■ **Supplied information**
• • •

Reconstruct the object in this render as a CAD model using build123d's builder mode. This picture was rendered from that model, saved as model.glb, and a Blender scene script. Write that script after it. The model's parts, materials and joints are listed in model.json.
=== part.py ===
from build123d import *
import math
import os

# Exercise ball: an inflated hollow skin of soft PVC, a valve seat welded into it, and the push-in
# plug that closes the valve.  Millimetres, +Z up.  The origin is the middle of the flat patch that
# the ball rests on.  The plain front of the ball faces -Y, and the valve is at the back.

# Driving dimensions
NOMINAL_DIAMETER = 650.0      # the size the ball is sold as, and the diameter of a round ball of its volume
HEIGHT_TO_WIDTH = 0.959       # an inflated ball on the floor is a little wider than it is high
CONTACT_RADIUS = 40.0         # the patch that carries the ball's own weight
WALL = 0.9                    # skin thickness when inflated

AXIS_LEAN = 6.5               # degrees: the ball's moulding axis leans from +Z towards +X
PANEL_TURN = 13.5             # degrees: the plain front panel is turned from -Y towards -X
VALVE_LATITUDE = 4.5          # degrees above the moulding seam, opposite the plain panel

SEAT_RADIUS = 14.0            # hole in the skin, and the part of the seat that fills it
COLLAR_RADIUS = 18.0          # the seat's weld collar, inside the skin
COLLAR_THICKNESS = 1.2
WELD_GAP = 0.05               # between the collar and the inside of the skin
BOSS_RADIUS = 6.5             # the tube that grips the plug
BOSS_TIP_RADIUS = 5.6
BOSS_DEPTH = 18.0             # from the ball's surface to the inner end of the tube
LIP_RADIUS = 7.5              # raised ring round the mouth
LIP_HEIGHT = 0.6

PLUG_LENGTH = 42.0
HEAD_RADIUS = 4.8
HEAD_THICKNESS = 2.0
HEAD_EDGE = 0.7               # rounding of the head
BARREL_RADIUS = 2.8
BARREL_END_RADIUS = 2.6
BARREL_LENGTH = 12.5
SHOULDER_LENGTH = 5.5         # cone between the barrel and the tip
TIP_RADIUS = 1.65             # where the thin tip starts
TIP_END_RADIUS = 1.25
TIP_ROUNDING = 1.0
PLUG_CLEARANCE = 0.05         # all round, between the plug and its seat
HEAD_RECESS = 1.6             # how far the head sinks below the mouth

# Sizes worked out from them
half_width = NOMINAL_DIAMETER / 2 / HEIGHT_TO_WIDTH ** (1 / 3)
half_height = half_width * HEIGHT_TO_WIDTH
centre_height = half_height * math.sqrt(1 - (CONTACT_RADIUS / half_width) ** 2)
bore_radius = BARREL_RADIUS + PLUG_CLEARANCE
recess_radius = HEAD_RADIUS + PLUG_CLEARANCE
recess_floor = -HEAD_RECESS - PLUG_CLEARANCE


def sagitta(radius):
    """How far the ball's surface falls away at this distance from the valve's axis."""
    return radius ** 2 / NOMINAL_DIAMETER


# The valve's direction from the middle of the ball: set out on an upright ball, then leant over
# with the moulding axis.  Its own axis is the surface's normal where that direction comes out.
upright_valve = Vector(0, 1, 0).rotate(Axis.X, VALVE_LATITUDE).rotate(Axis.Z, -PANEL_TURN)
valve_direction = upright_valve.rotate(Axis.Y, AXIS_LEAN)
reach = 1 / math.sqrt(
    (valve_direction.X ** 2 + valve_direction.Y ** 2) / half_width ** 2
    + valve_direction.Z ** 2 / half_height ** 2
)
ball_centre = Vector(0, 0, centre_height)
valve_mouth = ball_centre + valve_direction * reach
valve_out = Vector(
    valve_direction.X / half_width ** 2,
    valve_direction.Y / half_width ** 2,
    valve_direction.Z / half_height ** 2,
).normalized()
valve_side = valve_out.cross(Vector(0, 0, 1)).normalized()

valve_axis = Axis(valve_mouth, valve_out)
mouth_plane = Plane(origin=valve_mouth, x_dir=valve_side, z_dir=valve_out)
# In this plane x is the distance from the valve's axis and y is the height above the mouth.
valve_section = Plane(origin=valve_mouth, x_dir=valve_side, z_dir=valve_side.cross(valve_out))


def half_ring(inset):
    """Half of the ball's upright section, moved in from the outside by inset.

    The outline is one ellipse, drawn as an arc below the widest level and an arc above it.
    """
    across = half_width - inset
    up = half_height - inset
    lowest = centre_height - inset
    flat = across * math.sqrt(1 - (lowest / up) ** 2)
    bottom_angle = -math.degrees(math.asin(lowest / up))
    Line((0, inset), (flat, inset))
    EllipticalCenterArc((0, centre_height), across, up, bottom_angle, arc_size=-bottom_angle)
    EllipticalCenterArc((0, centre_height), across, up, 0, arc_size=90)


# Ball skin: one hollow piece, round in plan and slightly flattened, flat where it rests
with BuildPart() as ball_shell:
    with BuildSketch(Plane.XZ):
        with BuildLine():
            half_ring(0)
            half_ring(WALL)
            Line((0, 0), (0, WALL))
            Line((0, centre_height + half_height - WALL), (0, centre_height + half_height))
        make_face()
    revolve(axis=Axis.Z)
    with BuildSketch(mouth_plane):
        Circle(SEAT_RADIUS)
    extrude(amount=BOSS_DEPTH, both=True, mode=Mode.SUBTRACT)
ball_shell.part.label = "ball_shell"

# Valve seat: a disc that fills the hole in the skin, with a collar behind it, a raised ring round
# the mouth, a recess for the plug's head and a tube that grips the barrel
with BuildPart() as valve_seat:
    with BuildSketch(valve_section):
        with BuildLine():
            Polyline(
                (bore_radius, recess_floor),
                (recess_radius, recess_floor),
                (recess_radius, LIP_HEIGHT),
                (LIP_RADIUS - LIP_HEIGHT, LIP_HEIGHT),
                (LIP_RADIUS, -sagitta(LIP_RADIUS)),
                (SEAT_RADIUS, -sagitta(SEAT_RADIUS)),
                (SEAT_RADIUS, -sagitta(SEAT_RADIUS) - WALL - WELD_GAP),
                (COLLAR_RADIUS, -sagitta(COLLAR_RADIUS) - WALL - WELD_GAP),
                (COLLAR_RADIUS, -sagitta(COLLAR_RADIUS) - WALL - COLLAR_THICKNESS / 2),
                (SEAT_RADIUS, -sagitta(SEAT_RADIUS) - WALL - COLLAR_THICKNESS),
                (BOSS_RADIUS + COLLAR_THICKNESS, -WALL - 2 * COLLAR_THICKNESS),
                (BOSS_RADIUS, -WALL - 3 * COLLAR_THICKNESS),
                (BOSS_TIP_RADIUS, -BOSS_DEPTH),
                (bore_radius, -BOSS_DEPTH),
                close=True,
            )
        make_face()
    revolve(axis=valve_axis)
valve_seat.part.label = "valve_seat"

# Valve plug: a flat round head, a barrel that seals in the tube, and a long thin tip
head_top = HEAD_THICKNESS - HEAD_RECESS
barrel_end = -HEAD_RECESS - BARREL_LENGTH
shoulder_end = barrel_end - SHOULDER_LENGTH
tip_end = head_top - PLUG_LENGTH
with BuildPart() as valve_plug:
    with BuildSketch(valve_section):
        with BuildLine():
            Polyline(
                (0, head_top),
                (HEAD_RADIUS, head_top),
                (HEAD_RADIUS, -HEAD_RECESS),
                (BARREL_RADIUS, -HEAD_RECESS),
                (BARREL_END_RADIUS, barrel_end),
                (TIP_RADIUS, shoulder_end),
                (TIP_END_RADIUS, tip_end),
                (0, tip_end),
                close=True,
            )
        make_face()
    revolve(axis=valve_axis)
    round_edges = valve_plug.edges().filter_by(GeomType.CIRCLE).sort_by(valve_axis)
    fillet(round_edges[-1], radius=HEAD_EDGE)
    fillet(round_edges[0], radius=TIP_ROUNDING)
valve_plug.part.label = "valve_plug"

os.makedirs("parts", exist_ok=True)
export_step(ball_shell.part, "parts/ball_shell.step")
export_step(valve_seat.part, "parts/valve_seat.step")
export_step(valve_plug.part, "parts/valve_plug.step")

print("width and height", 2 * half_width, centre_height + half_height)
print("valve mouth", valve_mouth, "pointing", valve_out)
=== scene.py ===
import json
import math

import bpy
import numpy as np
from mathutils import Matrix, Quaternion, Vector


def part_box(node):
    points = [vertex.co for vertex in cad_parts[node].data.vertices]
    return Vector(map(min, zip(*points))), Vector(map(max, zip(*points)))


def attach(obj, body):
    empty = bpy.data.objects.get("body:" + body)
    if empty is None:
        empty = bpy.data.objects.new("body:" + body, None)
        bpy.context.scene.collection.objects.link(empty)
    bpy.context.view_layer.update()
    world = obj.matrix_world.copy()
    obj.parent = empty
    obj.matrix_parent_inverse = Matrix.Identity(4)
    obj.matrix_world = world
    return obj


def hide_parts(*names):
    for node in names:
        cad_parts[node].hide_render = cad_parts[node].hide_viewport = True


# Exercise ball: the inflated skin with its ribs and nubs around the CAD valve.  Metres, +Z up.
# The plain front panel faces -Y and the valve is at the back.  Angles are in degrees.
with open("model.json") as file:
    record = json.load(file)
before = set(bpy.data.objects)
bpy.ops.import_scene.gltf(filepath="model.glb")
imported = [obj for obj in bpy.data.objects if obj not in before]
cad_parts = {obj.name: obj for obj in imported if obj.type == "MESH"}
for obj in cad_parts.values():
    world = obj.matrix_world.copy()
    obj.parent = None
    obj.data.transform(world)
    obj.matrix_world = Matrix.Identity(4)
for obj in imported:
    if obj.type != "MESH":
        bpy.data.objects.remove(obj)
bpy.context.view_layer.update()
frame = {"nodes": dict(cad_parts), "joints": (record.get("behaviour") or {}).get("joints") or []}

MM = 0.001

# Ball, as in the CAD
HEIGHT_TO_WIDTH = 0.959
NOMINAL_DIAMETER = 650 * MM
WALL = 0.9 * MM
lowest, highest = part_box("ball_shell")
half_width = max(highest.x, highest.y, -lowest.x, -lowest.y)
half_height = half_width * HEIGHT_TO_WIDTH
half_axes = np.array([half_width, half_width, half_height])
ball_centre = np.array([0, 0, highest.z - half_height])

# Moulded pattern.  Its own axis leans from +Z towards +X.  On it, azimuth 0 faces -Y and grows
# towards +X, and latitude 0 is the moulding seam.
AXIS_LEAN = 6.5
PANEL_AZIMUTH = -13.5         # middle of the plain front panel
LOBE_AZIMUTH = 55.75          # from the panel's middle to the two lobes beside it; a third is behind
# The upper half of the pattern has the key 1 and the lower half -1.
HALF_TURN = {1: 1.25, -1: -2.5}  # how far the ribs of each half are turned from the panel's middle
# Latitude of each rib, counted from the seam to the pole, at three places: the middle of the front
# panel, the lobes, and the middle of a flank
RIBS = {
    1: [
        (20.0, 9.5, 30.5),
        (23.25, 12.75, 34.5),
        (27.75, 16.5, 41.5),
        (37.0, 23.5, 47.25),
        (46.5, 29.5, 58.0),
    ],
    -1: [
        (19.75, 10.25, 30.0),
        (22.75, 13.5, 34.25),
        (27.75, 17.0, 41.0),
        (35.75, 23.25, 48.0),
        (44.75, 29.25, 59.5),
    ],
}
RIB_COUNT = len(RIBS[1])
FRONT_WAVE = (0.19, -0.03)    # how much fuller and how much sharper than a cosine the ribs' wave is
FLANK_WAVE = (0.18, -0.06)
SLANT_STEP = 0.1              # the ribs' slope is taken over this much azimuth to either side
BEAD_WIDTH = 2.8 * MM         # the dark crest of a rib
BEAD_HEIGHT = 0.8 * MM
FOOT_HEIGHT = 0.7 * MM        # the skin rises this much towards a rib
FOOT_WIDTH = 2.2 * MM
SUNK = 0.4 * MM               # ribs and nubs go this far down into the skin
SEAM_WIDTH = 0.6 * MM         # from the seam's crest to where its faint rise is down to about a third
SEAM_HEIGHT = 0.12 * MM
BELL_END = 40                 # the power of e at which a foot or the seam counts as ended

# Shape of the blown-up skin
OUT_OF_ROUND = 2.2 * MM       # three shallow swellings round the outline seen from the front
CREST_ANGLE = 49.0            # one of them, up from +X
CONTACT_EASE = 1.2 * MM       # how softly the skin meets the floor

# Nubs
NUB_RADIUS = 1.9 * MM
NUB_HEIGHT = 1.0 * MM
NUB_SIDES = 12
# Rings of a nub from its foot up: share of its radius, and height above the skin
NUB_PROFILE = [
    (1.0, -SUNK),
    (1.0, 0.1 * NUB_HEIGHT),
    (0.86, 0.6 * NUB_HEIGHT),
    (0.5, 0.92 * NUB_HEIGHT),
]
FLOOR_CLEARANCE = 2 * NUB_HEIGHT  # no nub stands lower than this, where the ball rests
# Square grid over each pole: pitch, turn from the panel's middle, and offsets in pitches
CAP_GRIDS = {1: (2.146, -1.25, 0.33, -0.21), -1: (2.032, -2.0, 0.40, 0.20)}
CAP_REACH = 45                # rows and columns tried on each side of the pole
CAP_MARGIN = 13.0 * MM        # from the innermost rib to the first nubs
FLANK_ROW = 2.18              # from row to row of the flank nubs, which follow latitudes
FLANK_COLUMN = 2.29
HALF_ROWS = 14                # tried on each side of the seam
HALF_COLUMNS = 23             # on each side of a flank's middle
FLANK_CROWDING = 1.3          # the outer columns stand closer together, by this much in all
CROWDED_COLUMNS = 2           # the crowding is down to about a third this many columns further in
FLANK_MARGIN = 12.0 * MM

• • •

■ **Given request**
Exactly repeat the lines above, from the opening line through the one with "LIP_HEIGHT = 0.6", and include nothing else.

■ **Full response**
Reconstruct the object in this render as a CAD model using build123d's builder mode. This picture was rendered from that model, saved as model.glb, and a Blender scene script. Write that script after it. The model's parts, materials and joints are listed in model.json.
=== part.py ===
from build123d import *
import math
import os

# Exercise ball: an inflated hollow skin of soft PVC, a valve seat welded into it, and the push-in
# plug that closes the valve.  Millimetres, +Z up.  The origin is the middle of the flat patch that
# the ball rests on.  The plain front of the ball faces -Y, and the valve is at the back.

# Driving dimensions
NOMINAL_DIAMETER = 650.0      # the size the ball is sold as, and the diameter of a round ball of its volume
HEIGHT_TO_WIDTH = 0.959       # an inflated ball on the floor is a little wider than it is high
CONTACT_RADIUS = 40.0         # the patch that carries the ball's own weight
WALL = 0.9                    # skin thickness when inflated

AXIS_LEAN = 6.5               # degrees: the ball's moulding axis leans from +Z towards +X
PANEL_TURN = 13.5             # degrees: the plain front panel is turned from -Y towards -X
VALVE_LATITUDE = 4.5          # degrees above the moulding seam, opposite the plain panel

SEAT_RADIUS = 14.0            # hole in the skin, and the part of the seat that fills it
COLLAR_RADIUS = 18.0          # the seat's weld collar, inside the skin
COLLAR_THICKNESS = 1.2
WELD_GAP = 0.05               # between the collar and the inside of the skin
BOSS_RADIUS = 6.5             # the tube that grips the plug
BOSS_TIP_RADIUS = 5.6
BOSS_DEPTH = 18.0             # from the ball's surface to the inner end of the tube
LIP_RADIUS = 7.5              # raised ring round the mouth
LIP_HEIGHT = 0.6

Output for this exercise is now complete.